Week 11: Distant Star

I found Distant Star to be deceptively easy to read, maybe the easiest in this class so far, yet extremely ambiguous in its themes. It’s clearly another book that the shadow of Borges looms large over, both as an influence and a foil. Bolaño has a similar way of writing to Borges, full of literary name-dropping that blends real-world figures with fictional characters and speculation on the nature of writing with a first-person narrator who mostly serves as a stand-in for the author. I was fully expecting the ending to echo the twist in “Death and the Compass” by revealing that Romero’s contract was an elaborate hoax by Wieder himself in the hopes of leading the narrator into one of his traps; however, while it’s quite possible that Wieder was the unnamed employer, the book ends without any major shakeups. Yet Bolaño also seems distinctly anti-Borges at times, not least in his political themes and skepticism towards the avant-garde. Considering Borges’s infamous support for Pinochet’s regime, I have to wonder whether he had any influence on the character of Carlos Wieder.

Wieder/Ruiz-Tagle is clearly the centerpiece of this book: the mysterious poet/pilot with uncertain motives, the pioneer of fascist art, or, as I would argue, artistic fascism. “Fascist art” (if such a thing could be called art) brings to mind propaganda glorifying the supremacy of the fatherland (e.g. Triumph of the Will), and, though Wieder does partake in this (as in his “Antarctica is Chile” stunt), I got the impression that straightforward ideological faith wasn’t his guiding motive. He seems to understand fascism less as a program to be strictly upheld than as an aesthetic object free from moral judgement, valuable primarily as a spectacle representing the extremities of humanity – which is to say, his artistic values influenced his politics rather than the other way around.
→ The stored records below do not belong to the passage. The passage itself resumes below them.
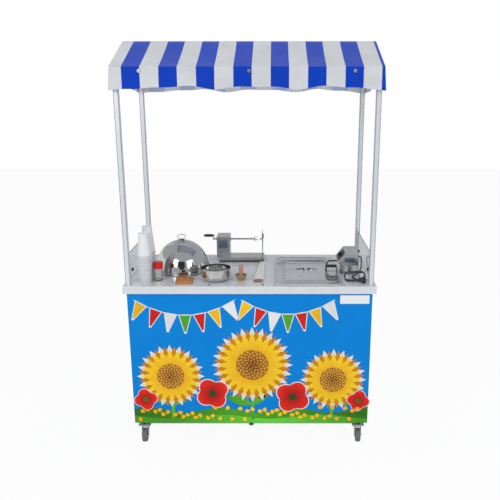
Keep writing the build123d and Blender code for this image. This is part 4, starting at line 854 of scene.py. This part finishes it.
class CART_OT_steamer(bpy.types.Operator):
    """Spins the steamer pot and its domed lid with the bowed handle"""

    bl_idname = "cart.steamer"
    bl_label = "Steamer"

    def execute(self, context):
        rings = [
            (0, -0.165), (0.120, -0.165), (0.130, -0.1635), (0.136, -0.156), (0.138, -0.146), (0.138, -0.002),
            (0.1395, -0.0002), (0.1565, -0.0002), (0.158, 0.0003), (0.158, 0.0010), (0.1572, 0.0015), (0.1385, 0.0015),
            (0.1372, 0.0005), (0.1368, -0.002), (0.1368, -0.146), (0.1350, -0.1550), (0.1295, -0.1618), (0.120, -0.1638),
            (0, -0.1638),
        ]
        lathe(rings, (*STEAMER, COUNTER), 96)
        settle("steamer_bowl", "brushed stainless", "cart", ("steamer_pot",))
        outside, inside = [], []
        for i in range(17):
            turn = pi / 2 * i / 17
            outside.append((0.148 * cos(turn), 0.004 + 0.162 * sin(turn)))
            inside.append((0.147 * cos(turn), 0.004 + 0.161 * sin(turn)))
        rim = [(0.147, 0.0004), (0.1485, 0), (0.1505, 0.0002), (0.1518, 0.0012), (0.152, 0.0024), (0.1512, 0.0036), (0.1495, 0.0040)]
        lathe(rim + outside + [(0, 0.166), (0, 0.165)] + inside[::-1] + [rim[0]], (*STEAMER, 0.9118), 128)
        settle("steamer_dome", "polished stainless", "dome", ("dome_lid",))
        top = 0.9118 + 0.166
        deselect()
        strap = bpy.data.curves.new("strap", "CURVE")
        strap.dimensions = "2D"
        strap.extrude = 0.0042
        strap.bevel_depth = 0.0008
        strap.resolution_u = 12
        bow = [
            (-0.0030, 0.0010), (-0.0140, 0.0012), (-0.0165, 0.0050), (-0.0135, 0.0090), (-0.0190, 0.0150), (-0.0250, 0.0200),
            (-0.0215, 0.0265), (-0.0100, 0.0300), (0.0100, 0.0300), (0.0215, 0.0265), (0.0250, 0.0200), (0.0190, 0.0150),
            (0.0135, 0.0090), (0.0165, 0.0050), (0.0140, 0.0012), (0.0030, 0.0010),
        ]
        spline = strap.splines.new("NURBS")
        spline.points.add(len(bow) - 1)
        for control, place in zip(spline.points, bow):
            control.co = (*place, 0, 1)
        spline.order_u = 3
        spline.use_endpoint_u = True
        handle = bpy.data.objects.new("handle", strap)
        context.collection.objects.link(handle)
        handle.select_set(True)
        context.view_layer.objects.active = handle
        bpy.ops.object.convert(target="MESH")
        handle = context.view_layer.objects.active
        handle.rotation_euler = (pi / 2, 0, 0)
        handle.location = (*STEAMER, top)
        saddle = slab((-0.0125, -0.0050, 0), (0.0125, 0.0050, 0.0062), 0.0016, 3)
        saddle.location = (STEAMER[0], STEAMER[1], top + 0.0034)
        rivets = [
            lathe([(0.0026, 0), (0.0026, 0.0012), (0.0014, 0.0022), (0, 0.0024)], (STEAMER[0] + x, STEAMER[1], top + 0.0062), 20)
            for x in (-0.007, 0.007)
        ]
        joined([handle, saddle, *rivets])
        settle("dome_bow", "dark bow steel", "dome", ("dome_handle",))
        return {"FINISHED"}


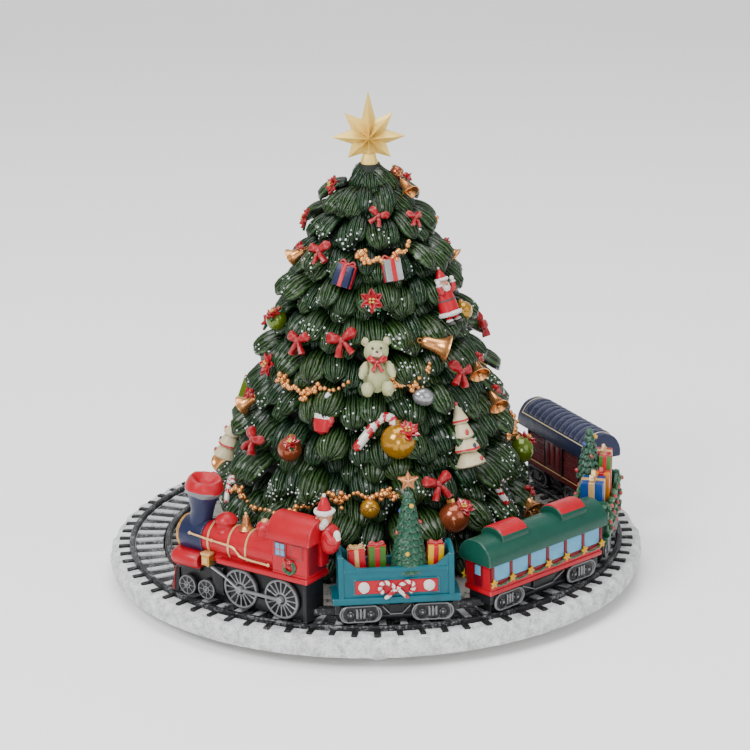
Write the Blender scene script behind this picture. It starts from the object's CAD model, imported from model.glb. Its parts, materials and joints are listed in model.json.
"""Looks of a wind-up tree ornament with a toy train that runs round it.

Every size is in millimetres while a piece is being shaped. Its mesh is written in metres when
it is finished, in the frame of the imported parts: the middle of the base on the table is the
origin, up is +Z and the front is -Y.
"""

from __future__ import annotations

import json
import logging
import math
from dataclasses import dataclass, field
from enum import Enum
from typing import Callable, Iterable, Sequence

import bmesh
import bpy
import numpy as np
from mathutils import Matrix, Vector, noise

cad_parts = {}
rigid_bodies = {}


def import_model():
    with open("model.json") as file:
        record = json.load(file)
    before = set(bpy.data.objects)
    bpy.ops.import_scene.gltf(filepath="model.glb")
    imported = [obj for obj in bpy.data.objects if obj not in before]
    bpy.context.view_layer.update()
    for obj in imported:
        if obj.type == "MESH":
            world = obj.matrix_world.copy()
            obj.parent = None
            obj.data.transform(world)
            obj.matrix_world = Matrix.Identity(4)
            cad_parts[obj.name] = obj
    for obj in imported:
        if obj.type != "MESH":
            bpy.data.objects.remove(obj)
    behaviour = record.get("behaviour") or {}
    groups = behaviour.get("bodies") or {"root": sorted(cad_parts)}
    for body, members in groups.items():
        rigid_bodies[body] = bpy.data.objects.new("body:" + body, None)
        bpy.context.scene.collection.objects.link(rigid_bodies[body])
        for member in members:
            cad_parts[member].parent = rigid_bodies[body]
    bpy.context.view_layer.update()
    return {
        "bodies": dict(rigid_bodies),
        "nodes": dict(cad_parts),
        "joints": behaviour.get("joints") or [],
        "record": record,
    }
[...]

Though the avant-garde is typically associated with the political left (understandably so, considering their shared critique of existing norms and the very fact that some degree of tolerance is a precondition for artistic experimentation), it isn’t unheard of for right-wing figures to make waves in otherwise forward-thinking art: Richard Wagner, Ezra Pound, Salvador Dalí, even Borges himself. It’s hard to make sweeping generalizations about such figures, but they generally seem to see in fascism a bulwark against “degeneracy,” an elitist tradition that aggrandizes the role of the “higher arts” that must be upheld in order to be transgressed (but only so far as such transgressions are agreeable right-wing ideology). In the lecture, fascism is described as strictly separating art from politics; while this is sometimes the case, as with those “apolitical” artists who quietly supported brutal regimes (Dalí and Borges), it doesn’t account for the importance of figures like Wagner or Pound in inspiring nationalist pride, or Wieder himself, for whom politics and art are directly linked. If anything, fascism is the aestheticization of politics by way of propaganda, the reduction of complex multifaceted societies to the image of a shared national spirit based on an imagined tradition and contrasted against an antagonistic other. When fascism turns against art, it is because it questions the supremacy of this universal aesthetic, suggesting that there are other ways of living in contradiction to the state narrative. Thus, if Wieder was ultimately cast out of fascist circles and forgotten by Chile, this was because he took this aestheticization too far: he found artistic value in even the parts of Pinochet’s regime that weren’t meant to be made public. Whether he himself realized that his aesthetic adherence to fascism ultimately ended in its implicit critique is uncertain.

What do others think of the distinction between “fascist art” and “artistic fascism”? Which side do you think Wieder falls on?

3 thoughts on “Week 11: Distant Star

  1. Jon

    “it’s quite possible that Wieder was the unnamed employer”

    Oooh, I hadn’t thought of that! I like the idea. But on the other hand, this is a mystery that is never explored, or even much addressed. Though it’s an interesting one, as whoever the client is, he or she is taking on the role of judge and (effectively, via Romero) executioner, in a privatization of justice after state failure.

    Meanwhile, you say of Wieder that “his artistic values influenced his politics rather than the other way around.” This is also interesting, but hard to prove in any way, in that we see so little (if anything at all) of Wieder’s interiority. If anything, he doesn’t seem to interested in art or artistic values at first appearance (as Ruiz-Tagle in the poetry circles before the coup). But it’s hard to say: like so much else in (I agree) this “deceptively simple” novel, he remains a mystery to the end.

    Reply
    1. owen chernikhowsky Post author

      I’m not sure how committed I am to the idea, but his final art before his disappearance seems so useless as propaganda that I don’t think that political interests were his primary motivation. It’s also clear that he was not a good poet by the judgement of his peers; maybe for him fascism was an excuse to get around his lack of artistic talent and aestheticize politics instead, passing off violence as “avant-garde.”

      Reply
  2. Jon

    “his final art before his disappearance seems so useless as propaganda”

    Agreed, but then… isn’t propaganda always useless? Does it ever persuade?